Earlier in the week, Fox News reported that the digital forensics firm hired by Loudermilk’s committee discovered 117 were both deleted and encrypted on Jan. 1, 2023, just a few days before Republicans took over the committee and Thompson’s team was required to hand over all materials.

Fox also obtained a letter Loudermilk sent to Thompson seeking access to the recovered digital files.

“As you acknowledged in your July 7, 2023 letter, the Select Committee to Investigate the January 6th Attack on the United States Capitol (Select Committee) did not archive all Committee records as required by House Rules,” Loudermilk wrote. “You wrote that you sent specific transcribed interviews and depositions to the White House and Department of Homeland Security but did not archive them with the Clerk of the House.”

Loudermilk noted further that the Mississippi Democrat also “claimed that you turned over 4-terabytes of digital files, but the hard drives archived by the Select Committee with the Clerk of the House contain less than 3-terabytes of data.”

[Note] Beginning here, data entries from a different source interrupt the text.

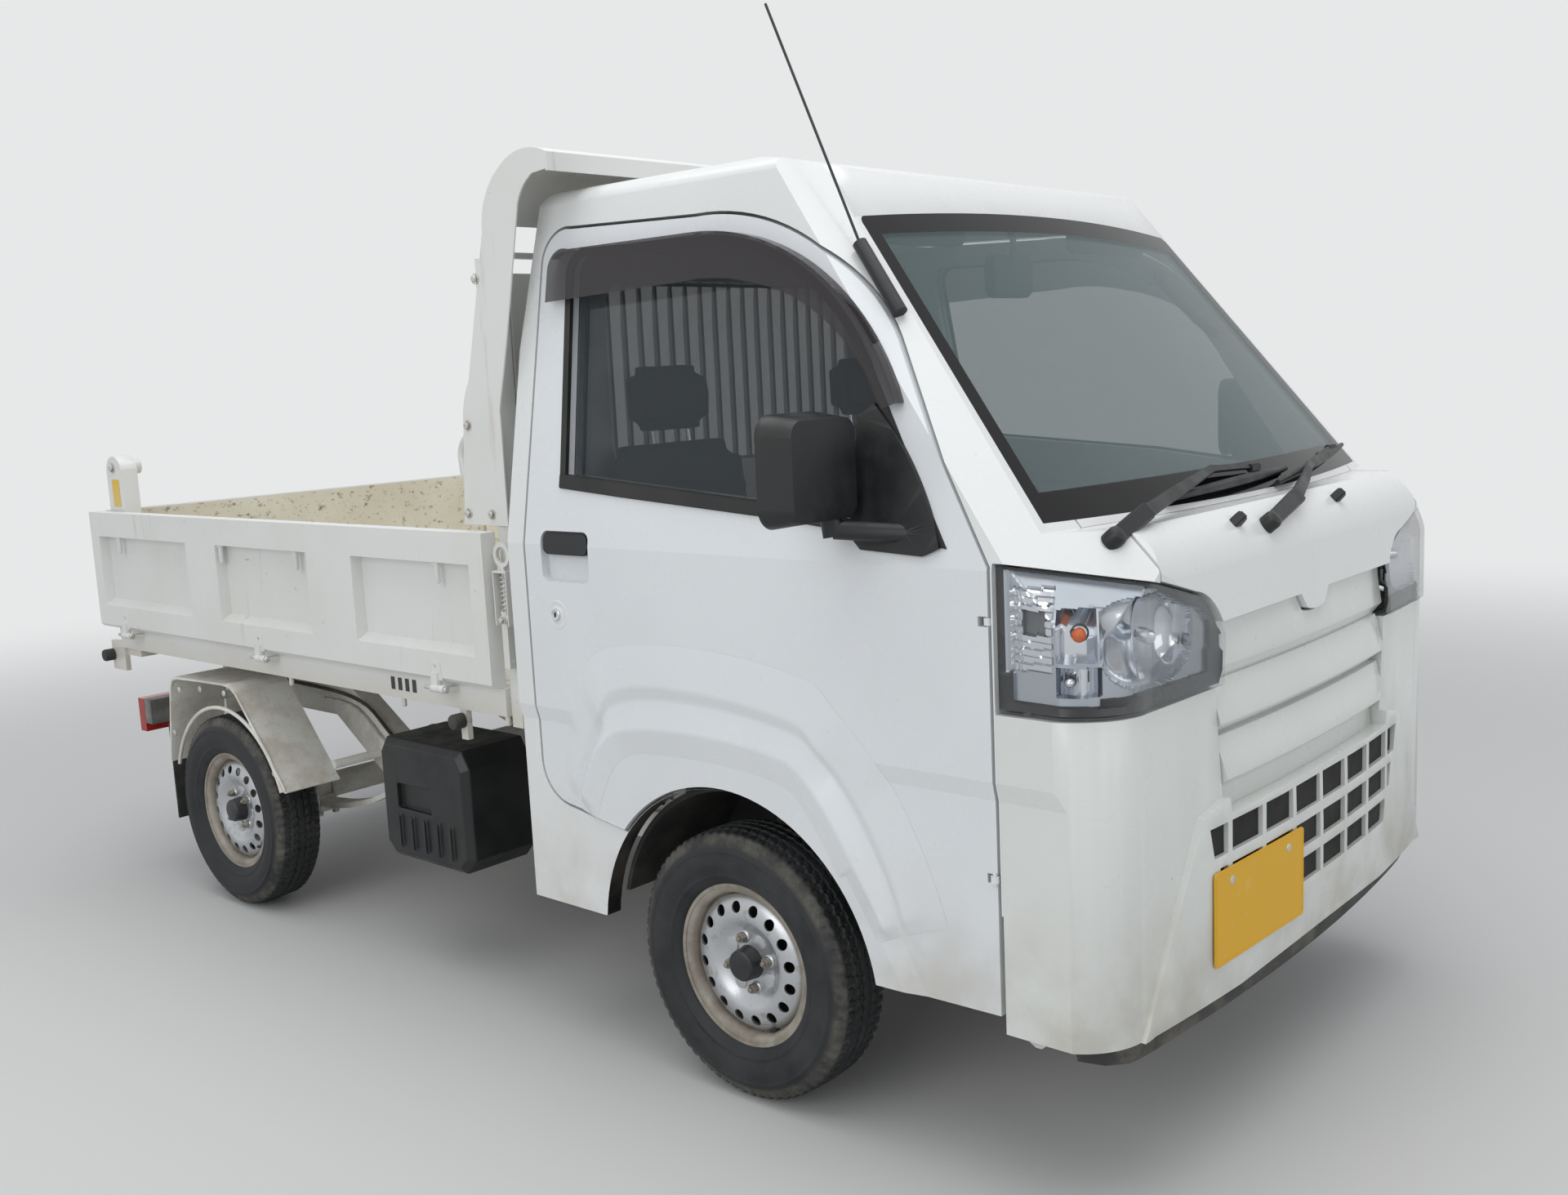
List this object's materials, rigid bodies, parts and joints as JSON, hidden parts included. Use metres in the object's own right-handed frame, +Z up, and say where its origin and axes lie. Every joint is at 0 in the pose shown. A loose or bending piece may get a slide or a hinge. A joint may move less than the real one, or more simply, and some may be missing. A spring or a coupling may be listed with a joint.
{
  "type": "kei dump truck",
  "caption": "Small right-hand-drive cab-over tipping truck with a closed cab, a drop-side steel load bed, a cab guard and a hung tailgate.",
  "frame": {"origin": "middle of the box on the ground, under the truck", "axes": "+Z up, the front faces -Y, the driver sits on the -X side"},
  "size_m": [1.834, 3.401, 2.0169],
  "materials": {
    "white_paint": "gloss",
    "bumper_paint": "satin",
    "door_paint": "gloss",
    "bed_paint": "worn gloss",
    "window_glass": "clear",
    "smoked_visor": "smoked",
    "black_plastic": "textured",
    "lamp_clear": "clear",
    "lamp_chrome": "mirror",
    "plate_yellow": "gloss",
    "dark_trim": "grained",
    "seat_cloth": "woven",
    "frame_paint": "stained",
    "cast_metal": "dirty",
    "rubber_black": "matt",
    "beam_grey": "worn",
    "lamp_red": "gloss",
    "hoist_steel": "satin",
    "rod_chrome": "bright",
    "tyre_rubber": "dusty",
    "wheel_silver": "satin silver"
  },
  "bodies": {
    "chassis": {"side_frames": "white_paint", "roof_panel": "white_paint", "back_panel": "white_paint", "cowl": "white_paint", "bonnet_panel": "white_paint", "floor_pan": "white_paint", "grille_panel": "bumper_paint", "front_bumper": "bumper_paint", "windscreen": "window_glass", "rear_window": "window_glass", "headlamp_lenses": "lamp_clear", "headlamp_bowls": "lamp_chrome", "number_plates": "plate_yellow", "wipers": "black_plastic", "aerial": "black_plastic", "battery_box": "black_plastic", "dashboard": "black_plastic", "seats": "seat_cloth", "frame": "frame_paint", "rear_fenders": "frame_paint", "rear_axle": "frame_paint", "powertrain": "cast_metal", "front_suspension": "cast_metal", "exhaust": "cast_metal", "mud_flaps": "rubber_black", "rear_bumper": "beam_grey", "tail_lamps": "lamp_red", "fuel_tank": "hoist_steel"},
    "door_right": {"door_right": "door_paint", "door_glass_right": "window_glass", "door_visor_right": "smoked_visor", "mirror_right": "black_plastic"},
    "door_left": {"door_left": "door_paint", "door_glass_left": "window_glass", "door_visor_left": "smoked_visor", "mirror_left": "black_plastic"},
    "bed": {"bed_floor": "bed_paint", "bed_guard": "bed_paint", "gate_latches": "bed_paint"},
    "gate_right": {"gate_right": "bed_paint"},
    "gate_left": {"gate_left": "bed_paint"},
    "tailgate": {"tailgate": "bed_paint"},
    "hoist_cylinder": {"hoist_cylinder": "hoist_steel"},
    "hoist_rod": {"hoist_rod": "rod_chrome"},
    "steering_wheel": {"steering_wheel": "dark_trim"},
    "knuckle_right": {"knuckle_right": "cast_metal"},
    "knuckle_left": {"knuckle_left": "cast_metal"},
    "wheel_front_right": {"tyre_front_right": "tyre_rubber", "rim_front_right": "wheel_silver"},
    "wheel_front_left": {"tyre_front_left": "tyre_rubber", "rim_front_left": "wheel_silver"},
    "wheel_rear_right": {"tyre_rear_right": "tyre_rubber", "rim_rear_right": "wheel_silver"},
    "wheel_rear_left": {"tyre_rear_left": "tyre_rubber", "rim_rear_left": "wheel_silver"}
  },
  "joints": [
    {"name": "steer_left", "type": "hinge", "parent": "chassis", "child": "knuckle_left", "pos_m": [0.59, -0.857, 0.265], "axis": [0, 0, 1], "range_deg": [-35, 35]},
    {"name": "steer_right", "type": "hinge", "parent": "chassis", "child": "knuckle_right", "pos_m": [-0.59, -0.857, 0.265], "axis": [0, 0, 1], "range_deg": [-35, 35]},
    {"name": "steering_wheel_turn", "type": "hinge", "parent": "chassis", "child": "steering_wheel", "pos_m": [-0.34, -1.12, 1.035], "axis": [0, 0.6198, 0.7848], "range_deg": [-540, 540]},
    {"name": "wheel_front_right_roll", "type": "hinge", "parent": "knuckle_right", "child": "wheel_front_right", "pos_m": [-0.6525, -0.857, 0.265], "axis": [1, 0, 0], "continuous": true},
    {"name": "wheel_front_left_roll", "type": "hinge", "parent": "knuckle_left", "child": "wheel_front_left", "pos_m": [0.6525, -0.857, 0.265], "axis": [1, 0, 0], "continuous": true},
    {"name": "wheel_rear_right_roll", "type": "hinge", "parent": "chassis", "child": "wheel_rear_right", "pos_m": [-0.65, 1.043, 0.265], "axis": [1, 0, 0], "continuous": true},
    {"name": "wheel_rear_left_roll", "type": "hinge", "parent": "chassis", "child": "wheel_rear_left", "pos_m": [0.65, 1.043, 0.265], "axis": [1, 0, 0], "continuous": true},
    {"name": "door_right_swing", "type": "hinge", "parent": "chassis", "child": "door_right", "pos_m": [-0.7305, -1.455, 0.9], "axis": [0, 0, 1], "range_deg": [0, 65]},
    {"name": "door_left_swing", "type": "hinge", "parent": "chassis", "child": "door_left", "pos_m": [0.7305, -1.455, 0.9], "axis": [0, 0, -1], "range_deg": [0, 65]},
    {"name": "bed_tip", "type": "hinge", "parent": "chassis", "child": "bed", "pos_m": [0, 1.49, 0.612], "axis": [-1, 0, 0], "range_deg": [0, 47]},
    {"name": "gate_right_drop", "type": "hinge", "parent": "bed", "child": "gate_right", "pos_m": [-0.7425, 0.75, 0.724], "axis": [0, -1, 0], "range_deg": [0, 170]},
    {"name": "gate_left_drop", "type": "hinge", "parent": "bed", "child": "gate_left", "pos_m": [0.7425, 0.75, 0.724], "axis": [0, 1, 0], "range_deg": [0, 170]},
    {"name": "tailgate_swing", "type": "hinge", "parent": "bed", "child": "tailgate", "pos_m": [0, 1.556, 1.2], "axis": [1, 0, 0], "range_deg": [0, 90]},
    {"name": "hoist_swing", "type": "hinge", "parent": "chassis", "child": "hoist_cylinder", "pos_m": [0, 0.25, 0.47], "axis": [1, 0, 0], "range_deg": [0, 17.17]},
    {"name": "hoist_slide", "type": "slide", "parent": "hoist_cylinder", "child": "hoist_rod", "axis": [0, 0.984, 0.1781], "range_m": [0, 0.1902]}
  ],
  "couplings": [
    {"joint": "steer_right", "follows": "steer_left", "ratio": 1},
    {"joint": "steering_wheel_turn", "follows": "steer_left", "ratio": 15.4},
    {"joint": "hoist_swing", "follows": "bed_tip", "ratio": 0.34405},
    {"joint": "hoist_slide", "follows": "bed_tip", "m_per_rad": 0.22943}
  ]
}
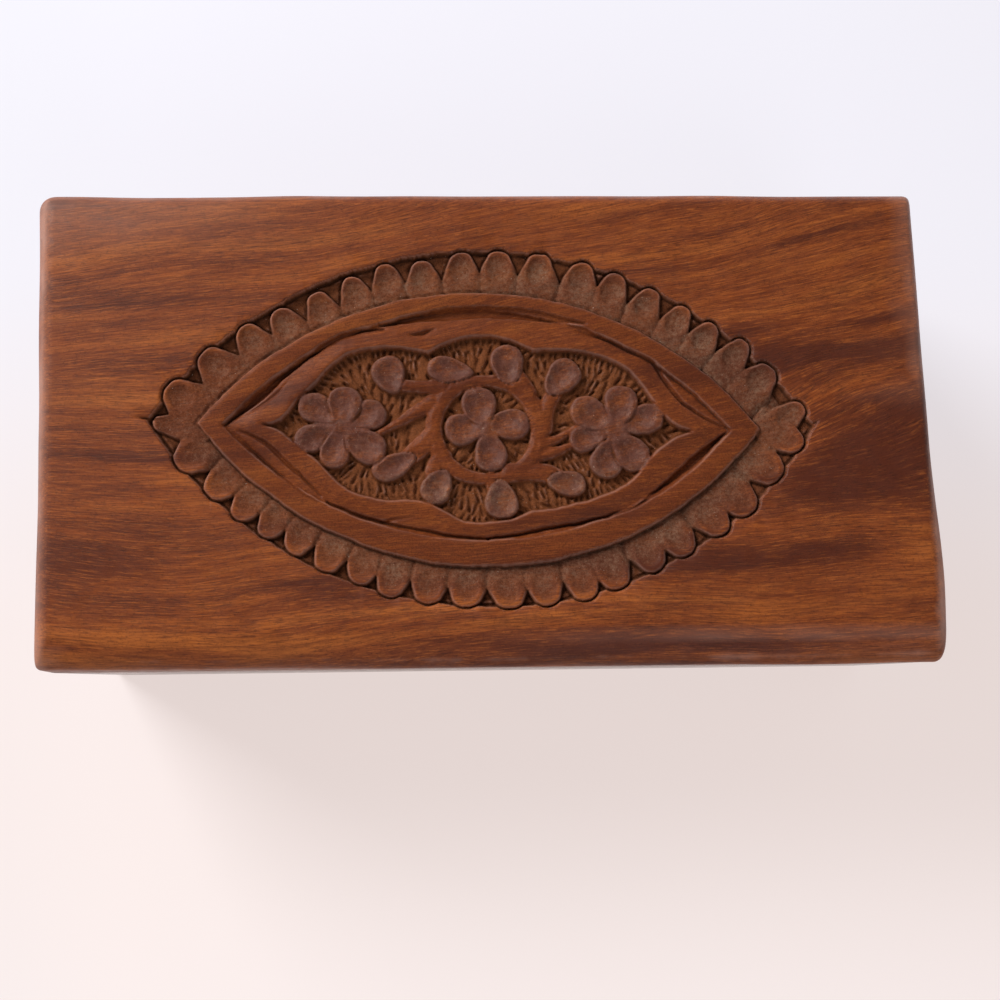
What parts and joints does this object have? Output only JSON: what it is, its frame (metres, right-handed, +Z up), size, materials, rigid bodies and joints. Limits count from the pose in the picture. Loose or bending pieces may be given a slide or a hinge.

He further explained that following the forensic analysis of the hard drives and data they contained, he was able to recover “numerous digital records from hard drives archived by the Select Committee.”

“One recovered file disclosed the identity of an individual whose testimony was not archived by the Select Committee,” Loudermilk wrote. “Further, we found that most of the recovered files are password-protected, preventing us from determining what they contain.”